(Extracted data entries)
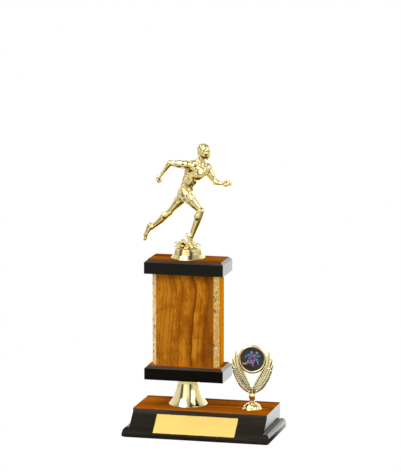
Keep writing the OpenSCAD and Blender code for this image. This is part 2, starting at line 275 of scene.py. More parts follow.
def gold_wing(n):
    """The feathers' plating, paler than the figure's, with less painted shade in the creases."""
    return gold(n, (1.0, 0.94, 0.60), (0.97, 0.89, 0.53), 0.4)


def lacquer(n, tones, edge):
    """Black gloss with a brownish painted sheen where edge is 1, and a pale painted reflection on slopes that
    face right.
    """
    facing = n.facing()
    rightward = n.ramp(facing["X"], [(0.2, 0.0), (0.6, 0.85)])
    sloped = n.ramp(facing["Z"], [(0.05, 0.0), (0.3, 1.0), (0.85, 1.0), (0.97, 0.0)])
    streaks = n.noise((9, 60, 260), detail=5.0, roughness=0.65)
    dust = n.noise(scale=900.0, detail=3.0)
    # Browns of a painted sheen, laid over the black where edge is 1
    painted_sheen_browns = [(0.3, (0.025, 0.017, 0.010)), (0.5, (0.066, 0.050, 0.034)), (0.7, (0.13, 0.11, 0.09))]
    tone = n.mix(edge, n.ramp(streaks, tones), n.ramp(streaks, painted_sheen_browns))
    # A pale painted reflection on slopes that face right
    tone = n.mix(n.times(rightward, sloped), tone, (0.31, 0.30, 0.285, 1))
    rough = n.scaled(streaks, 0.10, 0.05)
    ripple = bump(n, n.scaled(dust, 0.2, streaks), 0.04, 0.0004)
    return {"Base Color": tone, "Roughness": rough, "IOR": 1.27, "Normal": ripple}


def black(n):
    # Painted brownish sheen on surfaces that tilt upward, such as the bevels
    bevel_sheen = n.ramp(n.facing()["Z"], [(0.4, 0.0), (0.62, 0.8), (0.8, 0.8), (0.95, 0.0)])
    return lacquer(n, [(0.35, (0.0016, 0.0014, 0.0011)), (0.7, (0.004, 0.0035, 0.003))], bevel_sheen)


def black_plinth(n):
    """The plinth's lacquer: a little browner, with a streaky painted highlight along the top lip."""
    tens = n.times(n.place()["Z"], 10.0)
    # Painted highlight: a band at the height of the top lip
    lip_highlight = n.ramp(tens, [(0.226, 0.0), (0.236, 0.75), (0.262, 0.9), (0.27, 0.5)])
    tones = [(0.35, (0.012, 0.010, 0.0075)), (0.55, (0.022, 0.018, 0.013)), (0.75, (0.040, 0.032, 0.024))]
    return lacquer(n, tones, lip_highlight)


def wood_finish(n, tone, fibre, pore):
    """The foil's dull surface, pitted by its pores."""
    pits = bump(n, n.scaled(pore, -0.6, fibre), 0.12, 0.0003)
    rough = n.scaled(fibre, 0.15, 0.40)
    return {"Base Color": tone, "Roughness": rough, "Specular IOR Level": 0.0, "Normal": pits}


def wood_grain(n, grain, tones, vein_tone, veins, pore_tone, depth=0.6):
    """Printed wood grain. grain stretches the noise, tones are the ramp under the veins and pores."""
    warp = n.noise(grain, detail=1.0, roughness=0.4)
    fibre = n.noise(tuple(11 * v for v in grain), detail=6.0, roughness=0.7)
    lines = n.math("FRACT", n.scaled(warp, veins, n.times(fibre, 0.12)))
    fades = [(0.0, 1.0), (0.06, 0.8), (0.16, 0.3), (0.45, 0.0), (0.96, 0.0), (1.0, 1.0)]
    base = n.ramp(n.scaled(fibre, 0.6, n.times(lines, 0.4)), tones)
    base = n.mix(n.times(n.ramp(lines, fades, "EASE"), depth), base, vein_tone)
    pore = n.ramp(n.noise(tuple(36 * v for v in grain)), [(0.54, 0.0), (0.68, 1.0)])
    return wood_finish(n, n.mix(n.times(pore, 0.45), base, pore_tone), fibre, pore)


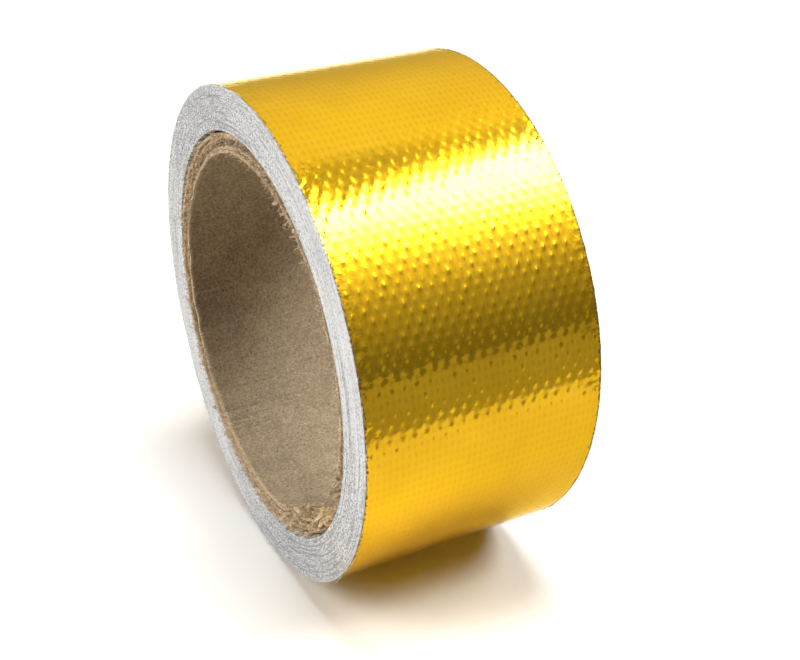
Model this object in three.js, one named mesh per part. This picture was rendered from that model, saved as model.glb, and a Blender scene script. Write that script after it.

Instructions for the task:
From the very first line of the data through the line with "return gold(n, (1.0, 0.94, 0.60), (0.97, 0.89, 0.53), 0.4)" in it, please reproduce each line exactly and output nothing more.

Solved problem:
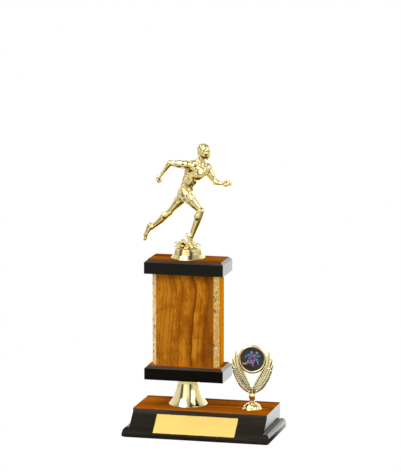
Keep writing the OpenSCAD and Blender code for this image. This is part 2, starting at line 275 of scene.py. More parts follow.
def gold_wing(n):
    """The feathers' plating, paler than the figure's, with less painted shade in the creases."""
    return gold(n, (1.0, 0.94, 0.60), (0.97, 0.89, 0.53), 0.4)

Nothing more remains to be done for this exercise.